The Mudcat Café TM
Thread #58512   Message #931281
Posted By: Don Firth
11-Apr-03 - 02:33 PM
Thread Name: BS: Chiropractic
Subject: RE: BS: Chiropractic
Chiropractic theory and practice has long since been justified in the larger world of patient satisfaction. And it has been justified to many insurance companies because 1) it does the job, and 2) it costs far less than comparable medical treatment for the same condition. Many State Industrial Insurance agencies have found that it returns people to the job far faster and with less cost than comparable medical treatment (i.e., half a dozen chiropractic adjustments and a few days rest as opposed to putting someone's spine in traction for a couple of weeks, or putting them in a back-brace and feeding them pain-killers for the rest of their lives). If you insist, I can provide a deluge of statistics on this, provided by insurance companies and state government agencies.

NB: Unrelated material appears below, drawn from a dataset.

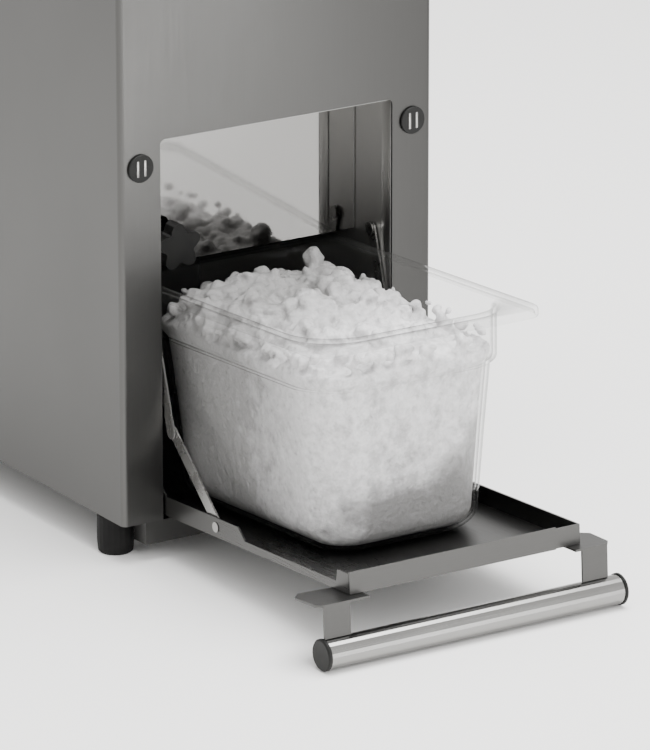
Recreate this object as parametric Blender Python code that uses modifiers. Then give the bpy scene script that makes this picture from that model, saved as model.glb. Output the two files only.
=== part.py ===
"""Countertop shaved ice machine with a fold-down pan tray, two-link stays and a hinged feed lid.

Units are metres and +Z is up. The machine faces -Y, and its feet stand on Z = 0.
Positions are written from the cabinet's front face; FRONT_Y places that face in the frame.
"""
import math

import bmesh
import bpy
from mathutils import Matrix, Vector

# Cabinet
FRONT_Y = -0.0825
CABINET_HALF_WIDTH = 0.1220
CABINET_DEPTH = 0.4000
FOOT_HEIGHT = 0.0280
CASING_TOP = 0.5920
TOP_COVER_TOP = 0.6040
SHEET = 0.0012
GAP = 0.0003
CORNER_RADIUS = 0.0035
FOOT_RADIUS = 0.0125
FOOT_INSET_X = 0.1090
FOOT_INSET_Y = 0.0325

# Ice compartment
OPENING_HALF_WIDTH = 0.0910
OPENING_TOP = 0.2920
OPENING_CORNER = 0.0040
COMPARTMENT_DEPTH = 0.2490
DECK_Z = 0.2998
COVER_Y = 0.0460
COVER_BOTTOM = 0.1904
KNOB_X = -0.0580
KNOB_Z = 0.2050
KNOB_RADIUS = 0.0165

# Magnetic catches
MAGNET_X = 0.1065
MAGNET_Z = 0.2750
MAGNET_RADIUS = 0.0095
MAGNET_PROUD = 0.0020

# Fold-down tray, in its own frame: origin on the hinge axis, -Y to the tray's front
HINGE_Y = 0.0120
HINGE_Z = 0.0445
TRAY_TILT = math.radians(3.3)
TRAY_HALF_WIDTH = 0.0900
TRAY_FRONT = -0.2388
TRAY_REAR = 0.0080
TRAY_UNDER = -0.0140
LIP_TOP = -0.0005
LOW_LIP_TOP = -0.0085
HINGE_PIN_RADIUS = 0.0030

# Handle
TUBE_Y = -0.2470
TUBE_Z = -0.0476
TUBE_RADIUS = 0.0100
TUBE_ENDS = {-1: -0.1150, 1: 0.1126}
CAP_RADIUS = 0.01075
EAR_INNER_X = 0.0800
EAR_OUTER_X = {-1: 0.1205, 1: 0.1095}
DROP_X = {-1: (0.0950, 0.1150), 1: (0.0850, 0.1050)}

# Folding stays: pivot points in the cabinet's side view (Y from the front face, Z)
STAY_TOP = (0.0234, 0.1960)
STAY_ELBOW = (-0.0086, 0.0915)
STAY_TRAY = (-0.0653, 0.0419)
UPPER_LINK_X = 0.0889
LOWER_LINK_X = 0.0872
LINK_THICKNESS = 0.0012
LINK_HALF_WIDTH = 0.0045

# Ice pan, in the tray's frame
PAN_HALF_WIDTH = 0.0880
PAN_FRONT = -0.2075
PAN_LENGTH = 0.2150
PAN_HEIGHT = 0.1528
PAN_WALL = 0.0028

# Crusher and drive
ROTOR_Y = 0.1290
ROTOR_Z = 0.3560
ROTOR_PULLEY_RADIUS = 0.0450
MOTOR_Y = 0.3000
MOTOR_Z = 0.3700
MOTOR_RADIUS = 0.0520
MOTOR_PULLEY_RADIUS = 0.0180
PULLEY_X = 0.0840
PULLEY_WIDTH = 0.0140
GROOVE_DEPTH = 0.0030

# Feed lid and controls
LID_HINGE_Y = 0.2160
LID_HINGE_Z = 0.6086
CONTROL_Z = 0.5225
SWITCH_X = -0.0450
RESET_X = 0.0500
PILOT_X = 0.0050
SWITCH_TILT = math.radians(8.0)

PART_NAME = "shaved_ice_machine"


def clear_scene():
    """Remove every object and its mesh from the open file."""
    for obj in list(bpy.data.objects):
        bpy.data.objects.remove(obj, do_unlink=True)


def new_collection(name):
    """Make a collection under the scene."""
    collection = bpy.data.collections.new(name)
    bpy.context.scene.collection.children.link(collection)
    return collection


def new_material(name, color, roughness, metallic, alpha=1.0):
    """Make a Principled material of one finish."""
    material = bpy.data.materials.new(name)
    material.use_nodes = True
    shader = material.node_tree.nodes["Principled BSDF"]
    shader.inputs["Base Color"].default_value = (*color, 1.0)
    shader.inputs["Roughness"].default_value = roughness
    shader.inputs["Metallic"].default_value = metallic
    shader.inputs["Alpha"].default_value = alpha
    return material


clear_scene()
PARTS = new_collection(PART_NAME)
CUTTERS = new_collection("cutters")
STEEL = new_material("satin_steel", (0.52, 0.51, 0.50), 0.34, 1.0)
MIRROR = new_material("polished_steel", (0.72, 0.71, 0.70), 0.08, 1.0)
ZINC = new_material("plated_steel", (0.60, 0.60, 0.58), 0.30, 1.0)
RUBBER = new_material("black_rubber", (0.03, 0.03, 0.03), 0.75, 0.0)
PLASTIC = new_material("black_plastic", (0.02, 0.02, 0.02), 0.40, 0.0)
CLEAR = new_material("clear_plastic", (0.92, 0.93, 0.93), 0.05, 0.0, 0.35)
CAST = new_material("cast_aluminium", (0.62, 0.62, 0.63), 0.50, 1.0)
PAINT = new_material("motor_paint", (0.10, 0.11, 0.12), 0.45, 0.0)
RED = new_material("red_plastic", (0.55, 0.04, 0.03), 0.35, 0.0)
AMBER = new_material("amber_lens", (0.85, 0.35, 0.05), 0.15, 0.0)


def add_object(name, mesh, material, parent=None, collection=None):
    """Put a mesh in the scene as a named object."""
    obj = bpy.data.objects.new(name, mesh)
    (collection or PARTS).objects.link(obj)
    if material:
        obj.data.materials.append(material)
    if parent:
        obj.parent = parent
    return obj


def mesh_of(build):
    """Make a mesh from a function that fills a bmesh."""
    mesh = bpy.data.meshes.new("shape")
    bm = bmesh.new()
    build(bm)
    bmesh.ops.recalc_face_normals(bm, faces=bm.faces)
    if bm.calc_volume(signed=True) < 0.0:
        bmesh.ops.reverse_faces(bm, faces=bm.faces)
    bm.to_mesh(mesh)
    bm.free()
    return mesh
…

I know of no independent, unbiased scientific investigation that has ever been done on chiropractic. There have been a number of "scientific investigations" by members of the medical profession, all of which conclude that chiropractic is ineffective at best and quackery at worst.

One such "investigation" established that it is impossible to adjust a spine. The method? The researchers placed a 500 lb. weight on a vertebra of a cadaver's spine and it wouldn't move. Ergo, chiropractic is pure hokum. A properly give chiropractic adjustment relies on the reflex action of living muscles. Of course it wouldn't work on a cadaver. Any more than poking pills down the throat of a cadaver will cure it of much of anything. Besides, there are millions of people walking around (usually a little straighter than they did when they first walked into a chiropractor's office) who are living proof that chiropractic works.

No. I would like very much to see a good, unbiased scientific investigation of chiropractic. But so far, there has never been one performed by any agency that didn't have it's own ax to grind.

That's rather like expecting MacDonald's to endorse Burger King.